Radia Perlman (for many the Internet’s mother), the inventor of the STP, Spanning Tree Protocol algorithm summarized it in the form of a poem titled "Algorhyme":
(This poem was modified from the original entitled "Trees", by Joyce Kilmer.

I think that I shall never see
A graph more lovely than a tree.
A tree whose crucial property
Is loop-free connectivity.
A tree which must be sure to span.
So packets can reach every LAN.
First the Root must be selected
By ID it is elected.
Least cost paths from Root are traced
In the tree these paths are placed.
A mesh is made by folks like me
Then bridges find a spanning tree.


Somme Chinese ideograms explained


 

Back again to work
Stripping

A mess of words: CW&E, Common Words and Expressions, quotations, established keywords, potential keywords, misspellings, neologisms, barbarisms, established subjects, potential subjects, appear once images, ambiguous and editing words, and commands are stripped off. Tables are transformed in text chains row wise and column wise within rows. Quotation marks, special characters, separators, should be carefully considered, for instance quotations marks may warn us about a potential keyword. For each subject documents - out of a 2 sigma amount of keywords interval distribution - could be ignored or kept aside for ulterior human revision. Links deserve special consideration, for instance increasing the probability of pointing to potential keywords.
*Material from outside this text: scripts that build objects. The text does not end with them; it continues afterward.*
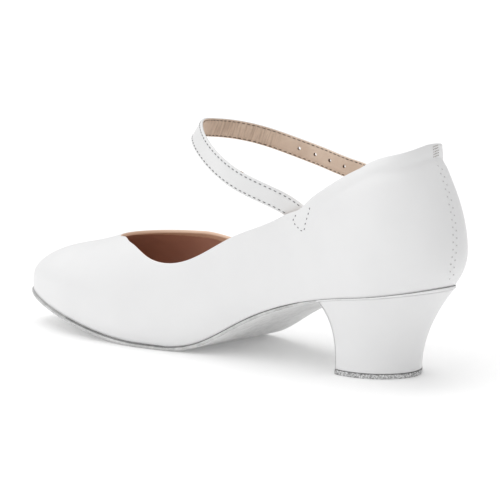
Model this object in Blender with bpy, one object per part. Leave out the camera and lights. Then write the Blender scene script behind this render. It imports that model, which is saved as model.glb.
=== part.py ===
"""Character shoe for the right foot: closed rounded toe, block heel, one strap over the instep.

Axes while building: x runs from the back of the seat to the toe, y towards the big toe's
side (medial), z up from the floor. Metres throughout. The last step moves the whole shoe
so that the origin is at the middle of its footprint.
"""
import math
from collections import namedtuple

import bmesh
import bpy
import numpy as np

# Driving sizes of the last and of what is built on it
SHOE_LENGTH = 0.246
BALL_WIDTH = 0.077
INSTEP_HEIGHT = 0.085
HEEL_HEIGHT = 0.0425
COLLAR_HEIGHT = 0.1056
SOLE_THICKNESS = 0.0020
WALL = 0.0018
FIT_GAP = 0.0003

# Where things lie along the last, in shares of SHOE_LENGTH, and the toe's swing in shares
# of BALL_WIDTH
SEAT_CENTRE_AT = 0.1545
TOE_ROUND_AT = 0.707
CROWN_ROUND_AT = 0.748
THROAT_AT = 0.797
OPENING_END_AT = 0.783
TOE_SWING_SHARE = 0.058

# The counter, which wraps the back of the heel, in shares of INSTEP_HEIGHT and in degrees
COUNTER_CROWN = 0.779
COUNTER_WIDEST = 0.1735
COUNTER_TUCK = 33.2
COUNTER_FULLNESS = 1.756
COUNTER_FLARE = 0.1266
FLARE_SHARPNESS = 7.7
SEAT_TUCK = 24.2
BODY_FULLNESS = 2.1
WIDTH_ROUND = 2.4
CROWN_ROUND = 2.6
THROAT_SQUARENESS = 2.18
THROAT_RISE = 2.41
COLLAR_LIMIT = 0.985

# Heel block and its top piece, which is what treads on the floor
TREAD_CENTRE_AT = 0.1874
BREAST_TOP_AT = 0.236
TREAD_HALF_LENGTH = 0.0224
TREAD_HALF_WIDTH = 0.0204
TREAD_CUT = 0.0069
TREAD_THICKNESS = 0.0019
BACK_SWEEP = 1.88
BREAST_SWEEP = 2.93
BREAST_HOLLOW = 0.0012

# Strap, its tab and the buckle
STRAP_WIDTH = 0.0092
STRAP_THICKNESS = 0.0015
TAB_WIDTH = 0.0084
TAB_THICKNESS = 0.0014
HOLE_RADIUS = 0.0009
HOLE_PITCH = 0.0085
WIRE_RADIUS = 0.0009
PRONG_RADIUS = 0.0006
PRONG_PLAY = 0.00012
BUCKLE_HALF_LENGTH = 0.0055
BUCKLE_HALF_WIDTH = 0.0064

# How finely the surfaces are cut
RIB_POINTS = 12
COUNTER_RIBS = 13
BODY_RIBS = 21
THROAT_RIBS = 8
TOE_RIBS = 13

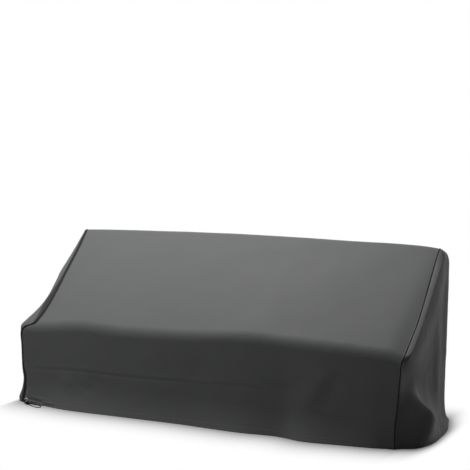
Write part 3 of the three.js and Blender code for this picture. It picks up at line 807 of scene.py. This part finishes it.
def main_panel():
    """The main panel as rows of points from seam to seam, raised by its creases and waves."""
    left, left_in, _ = seam_frames(LEFT_END, main_stations)
    right, right_in, _ = seam_frames(RIGHT_END, main_stations)
    share = (crowded(MAIN_COLUMNS, MAIN_CROWDING)[None] + 1) / 2
    x = mix(left[:, :1], right[:, :1], share)
    station = np.broadcast_to(main_stations[:, None], x.shape)
    points = form_points(x, station)
    points[:, 0] = left + left_in * TUCK
    points[:, -1] = right + right_in * TUCK

    middle = points[:, points.shape[1] // 2]
    run = np.concatenate([[0], np.cumsum(np.linalg.norm(np.diff(middle, axis=0), axis=1))])
    v = np.broadcast_to(run[:, None], x.shape)
    outward = np.cross(np.gradient(points, axis=1), np.gradient(points, axis=0))
    outward /= np.linalg.norm(outward, axis=-1, keepdims=True)

    lift = np.zeros_like(x)
    for crease in CREASES:
        start = np.array([crease.x0, crease.v0], float)
        line = np.array([crease.x1, crease.v1], float) - start
        offset = np.stack([x, v], -1) - start
        along = np.clip(offset @ line / (line @ line), 0, 1)
        away = np.linalg.norm(offset - along[..., None] * line, axis=-1)
        from_end = np.stack([along, 1 - along]) / CREASE_FADE
        fade = np.prod(smooth(from_end + CREASE_START), axis=0)
        lift += crease.rise * np.exp(-((away / crease.width) ** 2)) * fade
    lift += waves(MAIN_WAVES, x, v, MAIN_WAVES_SEED)

    from_left, from_right = np.abs(x - left[:, :1]), np.abs(x - right[:, :1])
    from_seam = np.minimum(from_left, from_right)
    # shade_seam is the distance at which the painted shade of the seam groove is read.
    shade_seam = np.minimum(from_left * LEFT_END.seam_shade, from_right * RIGHT_END.seam_shade)
    puckers = wander(v / MAIN_PUCKER_LENGTH, MAIN_PUCKER_SEED, MAIN_WAVES_SEED)
    lift += MAIN_PUCKER_RISE * puckers * np.exp(-from_seam / MAIN_PUCKER_REACH)
    lift -= SEAM_DIP * np.exp(-((from_seam / SEAM_DIP_REACH) ** 2))

    hem_height = np.minimum(v, run[-1] - v)
    lift = lift * kept_by_hem(hem_height) + hem_band(hem_height)
    lift *= np.clip((from_seam - MAIN_SEAM_EDGE) / MAIN_SEAM_HOLD, 0, 1)
    points += outward * lift[..., None]
    points[..., 2] = np.maximum(points[..., 2], 0)
    return sheet_mesh(points, {"cloth": (x, v), "hem": (x, hem_height), "seam": (shade_seam, v)})


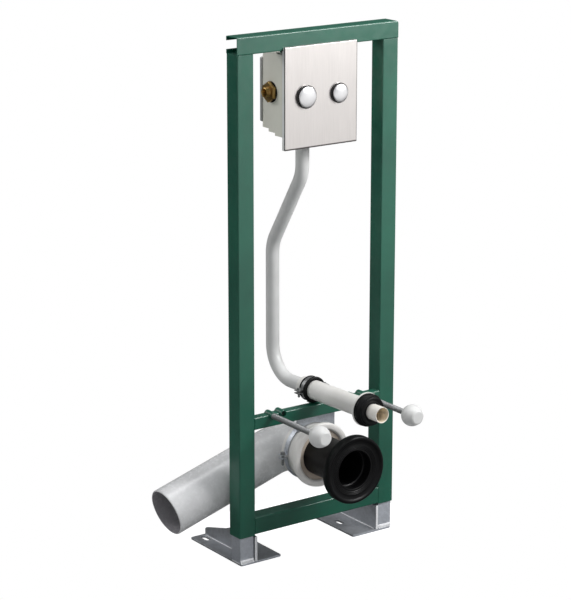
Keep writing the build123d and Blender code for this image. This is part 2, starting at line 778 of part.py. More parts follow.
# Drain bend: from behind the collar round to the left, falling with the pipe
fall = math.radians(drain_fall)
fall_dir = Vector(-math.cos(fall), 0, -math.sin(fall))
bend_corner = Vector(0, collar_back + drain_bend_radius, drain_height)
bend_end = bend_corner + fall_dir * drain_bend_radius
with BuildPart() as elbow:
    with BuildLine() as bend_path:
        ThreePointArc(
            Vector(0, collar_back, drain_height),
            bend_corner + (fall_dir - Vector(0, 1, 0)) * drain_bend_radius * (1 - math.sqrt(0.5)),
            bend_end,
        )
    with BuildSketch(Plane((0, collar_back, drain_height), x_dir=(1, 0, 0), z_dir=(0, 1, 0))):
        Circle(drain_diameter / 2)
        Circle(drain_diameter / 2 - drain_wall, mode=Mode.SUBTRACT)
    sweep(path=bend_path.wires()[0])
elbow.part.label = "drain_bend"
export_step(elbow.part, "parts/drain_bend.step")

# Drain pipe: straight, falling to the left, with an open end
with BuildPart() as drain_pipe:
    with BuildSketch(Plane(bend_end, x_dir=(0, 1, 0), z_dir=fall_dir)):
        Circle(drain_diameter / 2)
        Circle(drain_diameter / 2 - drain_wall, mode=Mode.SUBTRACT)
    extrude(amount=drain_length - drain_bend_radius)
    chamfer(faces().sort_by(Axis.X)[0].edges().sort_by(SortBy.LENGTH)[-1], length=drain_chamfer)
drain_pipe.part.label = "drain_pipe"
export_step(drain_pipe.part, "parts/drain_pipe.step")

# Pan cup: rubber connector with a beaded rim, a dished face round the bore and a ring on its neck
dish_back = cup_front + cup_dish
rim_back = cup_front + cup_rim_depth
with BuildPart() as cup:
    with BuildSketch(Plane((0, 0, drain_height))):
        with BuildLine():
            Polyline(
                (cup_bore / 2, dish_back),
                (cup_bore / 2 + cup_lip, dish_back),
                (cup_bore / 2 + 2 * cup_lip, dish_back + cup_lip),
                (cup_diameter / 2 - 2 * cup_bead, cup_front + cup_dish / 2),
                (cup_diameter / 2 - cup_bead, cup_front),
                (cup_diameter / 2, cup_front),
                (cup_diameter / 2, rim_back),
                (cup_ring_diameter / 2, rim_back),
                (cup_ring_diameter / 2, rim_back + cup_ring_depth),
                (cup_neck_diameter / 2, rim_back + cup_ring_depth),
                (cup_neck_diameter / 2, collar_socket_back),
                (cup_neck_bore / 2, collar_socket_back),
                (cup_neck_bore / 2, cup_front + cup_bore_depth),
                (cup_bore / 2, cup_front + cup_bore_depth),
                close=True,
            )
        make_face()
        fillet(vertices().group_by(Axis.X)[-1], radius=cup_bead * 0.9)
    revolve(axis=Axis((0, 0, drain_height), (0, 1, 0)))
cup.part.label = "pan_cup"
export_step(cup.part, "parts/pan_cup.step")

# Drain bracket: plate behind the mid rail, cut to an arc over the collar
bracket_radius = collar_body_diameter / 2 + bracket_gap
bracket_back = mid_rail_flange + bracket_thickness
with BuildPart() as bracket:
    bracket_top = mid_rail_top - mid_rail_wall
    with BuildSketch(Plane((0, mid_rail_flange, bracket_top), x_dir=(1, 0, 0), z_dir=(0, -1, 0))):
        with Locations(((bracket_right - bracket_left) / 2, 0)):
            Rectangle(
                bracket_left + bracket_right,
                bracket_top - mid_rail_bottom + bracket_drop,
                align=(Align.CENTER, Align.MAX),
            )
        with Locations((0, drain_height - bracket_top)):
            Circle(bracket_radius, mode=Mode.SUBTRACT)
    extrude(amount=-bracket_thickness)
bracket.part.label = "drain_bracket"
export_step(bracket.part, "parts/drain_bracket.step")

# Strap round the collar's body, drawn together by a screw through two ears at the left
strap_inner = collar_body_diameter / 2 + pipe_fit
strap_outer = strap_inner + band_thickness
strap_ear_x = -strap_outer - strap_ear_reach / 2
with BuildPart() as strap:
    with BuildSketch(Plane((0, bracket_back, drain_height), x_dir=(1, 0, 0), z_dir=(0, 1, 0))):
        Circle(strap_outer)
        Rectangle(
            strap_outer + strap_ear_reach,
            strap_ear_gap + 2 * band_thickness,
            align=(Align.MAX, Align.CENTER),
        )
        Circle(strap_inner, mode=Mode.SUBTRACT)
        Rectangle(2 * strap_outer, strap_ear_gap, align=(Align.MAX, Align.CENTER), mode=Mode.SUBTRACT)
    extrude(amount=band_width)
    with BuildSketch(Plane((strap_ear_x, bracket_back + band_width / 2, drain_height))):
        Circle(strap_screw_diameter / 2 + thread_clearance)
    extrude(amount=strap_ear_gap + band_thickness, both=True, mode=Mode.SUBTRACT)
strap.part.label = "drain_strap"
export_step(strap.part, "parts/drain_strap.step")

with BuildPart() as strap_screw:
    strap_face = strap_ear_gap / 2 + band_thickness
    strap_screw_y = bracket_back + band_width / 2
    with BuildSketch(Plane((strap_ear_x, strap_screw_y, drain_height + strap_face))):
        RegularPolygon(strap_screw_diameter * 0.9, 6)
    extrude(amount=strap_screw_diameter * 0.7)
    strap_top = (strap_ear_x, strap_screw_y, drain_height + strap_face)
    with BuildSketch(Plane(strap_top, x_dir=(1, 0, 0), z_dir=(0, 0, -1))):
        Circle(strap_screw_diameter / 2)
    extrude(amount=strap_screw_length)
    strap_bottom = (strap_ear_x, strap_screw_y, drain_height - strap_face)
    with BuildSketch(Plane(strap_bottom, x_dir=(1, 0, 0), z_dir=(0, 0, -1))):
        RegularPolygon(strap_screw_diameter * 0.9, 6)
    extrude(amount=strap_screw_diameter * 0.8)
strap_screw.part.label = "strap_screw"
export_step(strap_screw.part, "parts/strap_screw.step")
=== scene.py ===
# %% [markdown]
# # Support frame for a wall hung toilet
# A green steel frame stands on two galvanised feet. It carries the flushing valve in its housing, a white
# flush pipe, a drain bend with its open pipe, and the studs that the pan hangs on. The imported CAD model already
# has every solid in its place, so this lesson gives it finishes, light and the small forms that CAD leaves plain.

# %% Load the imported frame
import math

import bpy
import bmesh
from mathutils import Matrix, Vector


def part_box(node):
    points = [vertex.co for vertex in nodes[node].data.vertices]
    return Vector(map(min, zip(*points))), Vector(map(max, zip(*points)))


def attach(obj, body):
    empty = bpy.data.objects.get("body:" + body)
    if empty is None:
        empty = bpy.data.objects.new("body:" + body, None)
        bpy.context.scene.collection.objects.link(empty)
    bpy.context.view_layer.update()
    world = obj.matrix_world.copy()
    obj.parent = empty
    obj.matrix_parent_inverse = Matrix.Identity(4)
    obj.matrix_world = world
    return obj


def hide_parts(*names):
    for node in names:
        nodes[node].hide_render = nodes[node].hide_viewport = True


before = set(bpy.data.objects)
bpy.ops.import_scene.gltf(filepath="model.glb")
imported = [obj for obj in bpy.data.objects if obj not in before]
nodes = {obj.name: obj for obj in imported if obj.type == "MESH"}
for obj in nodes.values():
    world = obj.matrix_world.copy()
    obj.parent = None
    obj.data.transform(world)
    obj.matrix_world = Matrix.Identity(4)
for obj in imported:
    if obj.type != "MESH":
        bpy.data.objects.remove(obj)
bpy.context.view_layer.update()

# %% [markdown]
# ## Camera
# The photograph looks down on the frame from its front left, with a long lens. Its upright lines stay parallel,
# which a shifted lens would give, but a large shift spoils every other view. A camera that is tilted down a little
# from further away comes within a few pixels of it, so this one has no shift at all.

# %% Camera at the photograph's viewing angle
picture_long_side = 600
focal_pixels = 2286.3
heading = 0.6175
tilt = 0.2694
camera_place = (-2.6259, -3.5820, 1.7576)

camera_data = bpy.data.cameras.new("photo_camera")
camera_data.sensor_width = 36.0
camera_data.lens = focal_pixels / picture_long_side * camera_data.sensor_width
camera = bpy.data.objects.new("photo_camera", camera_data)
bpy.context.scene.collection.objects.link(camera)
gaze = Vector((math.sin(heading) * math.cos(tilt), math.cos(heading) * math.cos(tilt), -math.sin(tilt)))
camera.location = camera_place
camera.rotation_mode = "QUATERNION"
camera.rotation_quaternion = gaze.to_track_quat("-Z", "Y")
bpy.context.scene.camera = camera
bpy.context.scene.view_settings.view_transform = "Standard"
print("lens", round(camera_data.lens, 1), "mm")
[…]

Algorithms should detect changes in language within the page: one alternative would be to ignore documents that exceed a given percentage of words in a different language. Only pages addressed directly by their URL’s will be considered. Pages size distribution should be computed, to distinguish from briefs and overviews to virtual e-books, trying to discriminate most types of documents; master and doctoral thesis, news articles, directories, tutorials, etc. 

Special sections: Titles, detected as <title> or as inferred by styles or significant font size changes. Bibliographies should be carefully detected and handled because their potential to add superfluous noise.